The reasons for the decline in theology over time in the UK as elsewhere are in part internally generated. In order to curry secular academic respectability much of theology, ever since the 19th C, has not really been theology at all, but supposedly 'objective' historical and textual study. A further dilution has occurred recently when the 'theology' in 'theology and religious studies' is construed, without discussion, as 'plural theologies' rather than as 'Christian theology'. But it is the latter which in our cultural context is the genuinely coherent and longstanding intellectual tradition, even though it was not often described as 'theology' before the year 1300. This discourse, under whatever name, embodies nothing less than a continued articulation of the main way in which the west has understood itself since late antiquity. Its loss is therefore an integral part of the displacement of that discourse by the discourse of 'liberalism', whose value-neutrality means that it is unable to say what it is that the west is positively committed to or to defend the western project into the future. For all who continue to believe in this project it is therefore crucial to seek to defend and expand the place of Christian theology in Higher Education. As the lamentable case of Lancaster has proven, 'religious studies' is not a defensible discipline and is likely in future to be parceled out to other subjects.

Within Theology and Religious Studies departments, the religious studies component needs to be understood in more rigorous and 'continental' terms as 'the history of religions' and the prime reason for studying this should be the fact that modern theology has to consider the question of the entire variety and scope of human religious traditions. At the same time, it should be accepted that many people will want to study this subject and also theology itself for non-Christian or entirely secular reasons. Moreover, theology and religious studies should also be promoted as a new sort of literae humaniores very suited to undergraduate study in a globalised world. Yet perhaps paradoxically, the survival of this enterprise depends upon the hegemony of theology within it. However, the presence of other religions within our culture should be recognised by encouraging also the engaged intellectual articulation with Theology and RS departments of other religious traditions by practitioners of those traditions. Such practitioners often accept that this will nonetheless be a minority activity within a predominantly Christian department appropriate to a still officially and even, in some ways unofficially Christian country -- which they generally prefer to the prospect of a completely secular polity.
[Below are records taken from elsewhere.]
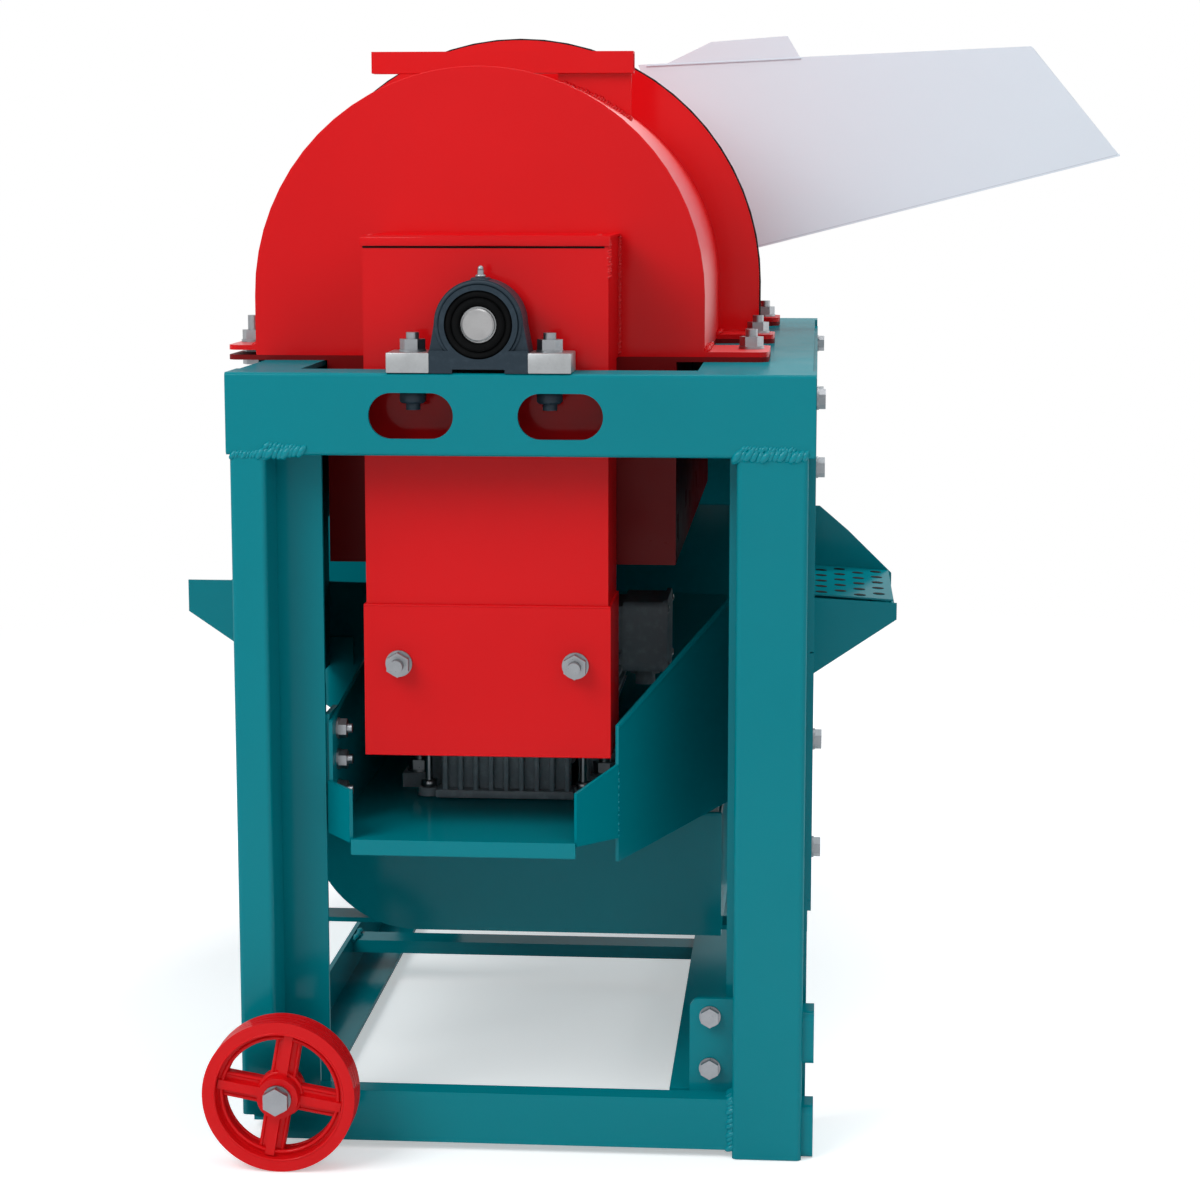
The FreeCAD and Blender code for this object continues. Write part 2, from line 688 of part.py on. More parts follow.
def pillow_block():
    """Cast pillow block housing with its round seat and two bolt holes."""
    body = bearing_outline(BEARING_RADIUS, BEARING_BASE / 2).extrude(V(0, BEARING_DEPTH, 0))
    recess = ring(BEARING_RADIUS + 40.0, BEARING_RADIUS - 4.0, V(AXIS_X, 0, AXIS_Z), ALONG_Y, 3.0)
    keep = box((AXIS_X - BEARING_RADIUS - 6.0, AXIS_X + BEARING_RADIUS + 6.0), (0, 3.0),
               (FRAME_TOP + BEARING_FOOT + 2.0, AXIS_Z + 2 * BEARING_RADIUS))
    body = body.cut(recess.common(keep))
    body = body.cut(rod(BEARING_BORE, V(AXIS_X, 0, AXIS_Z), ALONG_Y, BEARING_DEPTH))
    arch_gap = box((AXIS_X - 20.0, AXIS_X + 20.0), (0, BEARING_DEPTH), (FRAME_TOP, FRAME_TOP + 3.0))
    body = body.cut(arch_gap)
    for side in (-1, 1):
        spot = V(AXIS_X + side * BEARING_BOLTS / 2, BEARING_Y, FRAME_TOP)
        body = body.cut(rod(M10 + HOLE_FIT, spot, ALONG_Z, BEARING_FOOT))
    return body


def bearing_insert():
    """Ball bearing insert: outer ring, shields and inner ring in one closed form."""
    axis = AXIS_Z
    near = BEARING_Y - INSERT_WIDTH / 2
    outer = rod(BEARING_BORE, V(AXIS_X, 4.0, axis), ALONG_Y, BEARING_DEPTH - 8.0)
    collar = rod(SHAFT_RADIUS + 5.5, V(AXIS_X, near, axis), ALONG_Y, INSERT_WIDTH)
    bore = rod(SHAFT_RADIUS + RUNNING_FIT, V(AXIS_X, near, axis), ALONG_Y, INSERT_WIDTH)
    return fused([outer, collar]).cut(bore)


def bearing_bolts():
    """Bolts up through the beam, with washers and nuts on the pillow block feet."""
    parts = []
    for side in (-1, 1):
        x = AXIS_X + side * BEARING_BOLTS / 2
        head = V(x, BEARING_Y, FRAME_TOP - BEAM_WALL)
        top = V(x, BEARING_Y, FRAME_TOP + BEARING_FOOT)
        parts.append(bolt(M10, head, ALONG_Z, BEAM_WALL + BEARING_FOOT + 3.0 * M10))
        parts.append(nut(M10, top, ALONG_Z))
    return parts


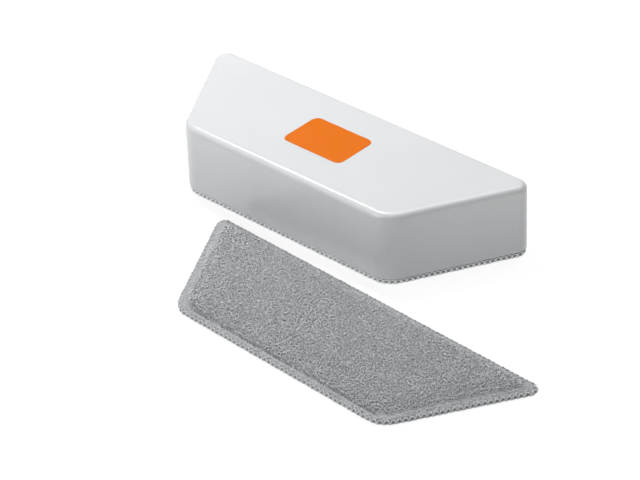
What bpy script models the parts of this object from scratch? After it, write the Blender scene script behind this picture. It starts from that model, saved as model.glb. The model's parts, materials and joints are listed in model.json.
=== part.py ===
"""A magnetic board eraser with a replaceable microfibre pad, and one spare pad.

The housing is a hollow moulded shell closed by a snap-in base plate that carries two bar magnets and two
strips of hook tape. The fitted pad grips the hook tape with its loop backing. The spare pad lies in front
of the eraser with its wiping face up. Metres, +Z up. The origin is the centre of the fitted pad's wiping
face, +X runs along the long edge, and the long edge is on the +Y side.
"""

import math

import bmesh
import bpy
from mathutils import Matrix

# Outline: a trapezoid with a long back edge and two sides that slope in towards the front
LONG_EDGE = 0.150
DEPTH = 0.0485
SIDE_ANGLE = math.radians(60)
SHARP_CORNER_RADIUS = 0.0047
BLUNT_CORNER_RADIUS = 0.0100
LEAST_RADIUS = 0.0006

# Housing shell
RIM_Z = 0.0022
TOP_Z = 0.0285
WALL = 0.0022
TOP_DRAFT = 0.0002
TOP_FILLET = 0.0024
CEILING_FILLET = 0.0012
RIM_CHAMFER = 0.0006

# Label, set flush into the top face
LABEL_CENTRE = (0.0003, 0.0002)
LABEL_SIZE = (0.0267, 0.0184)
LABEL_RADIUS = 0.0026
LABEL_THICKNESS = 0.0003
LABEL_GAP = 0.0001

# Base plate, its clips and its magnet trays
CLEARANCE = 0.0003
PLATE_Z = 0.0031
PLATE_THICKNESS = 0.0020
CLIP_WIDTH = 0.0080
CLIP_THICKNESS = 0.0012
CLIP_BARB = 0.0009
CLIP_HEIGHT = 0.0060
CATCH_DEPTH = 0.0010
CATCH_HEIGHT = 0.0010
CLIP_PLACES = ((-0.045, 1), (0.045, 1), (-0.022, -1), (0.022, -1))
MAGNET_SIZE = (0.0300, 0.0120, 0.0040)
MAGNET_X = 0.036
TRAY_WALL = 0.0012
TRAY_HEIGHT = 0.0042
POST_RADIUS = 0.0025

# Hook tape, in grooves under the base plate
HOOK_WIDTH = 0.0120
HOOK_PROUD = 0.0002
GROOVE_DEPTH = 0.0010
HOOK_STRIPS = {"back": (0.100, 0.0105), "front": (0.076, -0.0105)}

# Pad, measured up from its wiping face, and in from the housing's outline
PAD_HEIGHT = 0.0027
COVER_TOP = 0.0011
CORE_BOTTOM = 0.0013
CORE_TOP = 0.0020
BACKING_BOTTOM = 0.0022
FIELD_INSET = 0.0039
BACKING_INSET = 0.0029
EDGING_INSETS = (0.0013, 0.0036)
EDGING_HEIGHTS = (0.0003, 0.0020)
STITCH_INSETS = (0.0004, 0.0011)
STITCH_HEIGHTS = (0.0004, 0.0019)
SECTION_ROUNDING = 0.0005
COVER_ROUNDING = 0.0004

# Spare pad: where it lies, and how far it is turned
SPARE_PLACE = (0.0482, -0.0563)
SPARE_TURN = math.radians(-2.3)

ARC_STEPS = 10
FILLET_STEPS = 6
ROUND_STEPS = 16


def clear_scene():
    for obj in list(bpy.data.objects):
        bpy.data.objects.remove(obj, do_unlink=True)


def material(name, colour, roughness, metallic=0.0):
    """A Principled material in one colour."""
    made = bpy.data.materials.new(name)
    made.use_nodes = True
    shader = made.node_tree.nodes["Principled BSDF"]
    shader.inputs["Base Color"].default_value = (*colour, 1.0)
    shader.inputs["Roughness"].default_value = roughness
    shader.inputs["Metallic"].default_value = metallic
    return made


def outline(inset):
    """The rounded trapezoid, moved in by inset, as points counterclockwise seen from above."""
    slope = math.pi / 2 - SIDE_ANGLE
    turns = (math.pi / 2, math.pi + slope, 3 * math.pi / 2, 2 * math.pi - slope)
    half_long, half_deep = LONG_EDGE / 2, DEPTH / 2
    side = half_long * math.cos(slope) - half_deep * math.sin(slope)
    reaches = (half_deep, side, half_deep, side)
    corners = (SHARP_CORNER_RADIUS, BLUNT_CORNER_RADIUS, BLUNT_CORNER_RADIUS, SHARP_CORNER_RADIUS)
    points = []
    for i, start in enumerate(turns):
        radius = max(corners[i] - inset, LEAST_RADIUS)
        end = turns[(i + 1) % 4]
        if end < start:
            end += 2 * math.pi
        first, second = reaches[i] - inset - radius, reaches[(i + 1) % 4] - inset - radius
        across = math.sin(end - start)
        x = (first * math.sin(end) - second * math.sin(start)) / across
        y = (second * math.cos(start) - first * math.cos(end)) / across
        for step in range(ARC_STEPS + 1):
            angle = start + (end - start) * step / ARC_STEPS
            points.append((x + radius * math.cos(angle), y + radius * math.sin(angle)))
    return points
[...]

Hearing Texts and Reading Voices: on the redrawing of early Christianity. Judith Lieu

In recent years new approaches and questions have led to a significant redrawing of the map of early Christianity, in particular during the second century. Somewhat straightforward, linear narratives of the separation of Christianity from its Jewish roots, and of the development of its literature, ideas, and institutions have been replaced by a much richer awareness of diversity. At the same time, we have become much more attuned to those voices hidden between the lines of the texts or in alternative sources which were soon forgotten.

‘Read! In the name of thy Lord!’: Vision and vocation of the Word. Ataullah Siddiqui

Islamic historical order is contiguous with other cultures, faiths and civilisations. It also shares with them the supposedly common moral and spiritual as well as intellectual matrix of humanity. But what boundaries does the command ‘to read’ put upon the human quest for understanding, and in particular for Muslims? Should Islam provide a detailed blueprint for human society? Or does the Quranic calling to read ‘in thy name’ envisage a pluralistic vision of society? Siddiqui will explore such themes and the radical polarisation of the ‘study of Islam’ both in the academy and Muslim centres of religious learning. 

Distinctive voices require distinctive universities. The case for theology and a Christian university. Gavin D'Costa

D'Costa will examine some key steps in the secularisation of theology and then develop an argument for theology as the queen of the sciences within the university. This renewal of theology's proper disciplinary role implies that one proper setting for theology is a Christian university. The notion of a Christian culture underlying this institutional idea is key for the future of Christianity in Europe.

Questions between religions: deep reasonings, no map. David Ford

Questions raised between the religions can be a lever for the transformation not only of the field of theology and religious studies but also of how other academic disciplines relate to the religions, and of the nature of the university itself. But how are these questions best approached? The lecture will draw on examples from Europe, North America, the Middle East and China, and will also respond to earlier lectures in the series, in the course of offering a vision of best practice in relation to the religions for universities in plural societies of the twenty-first century.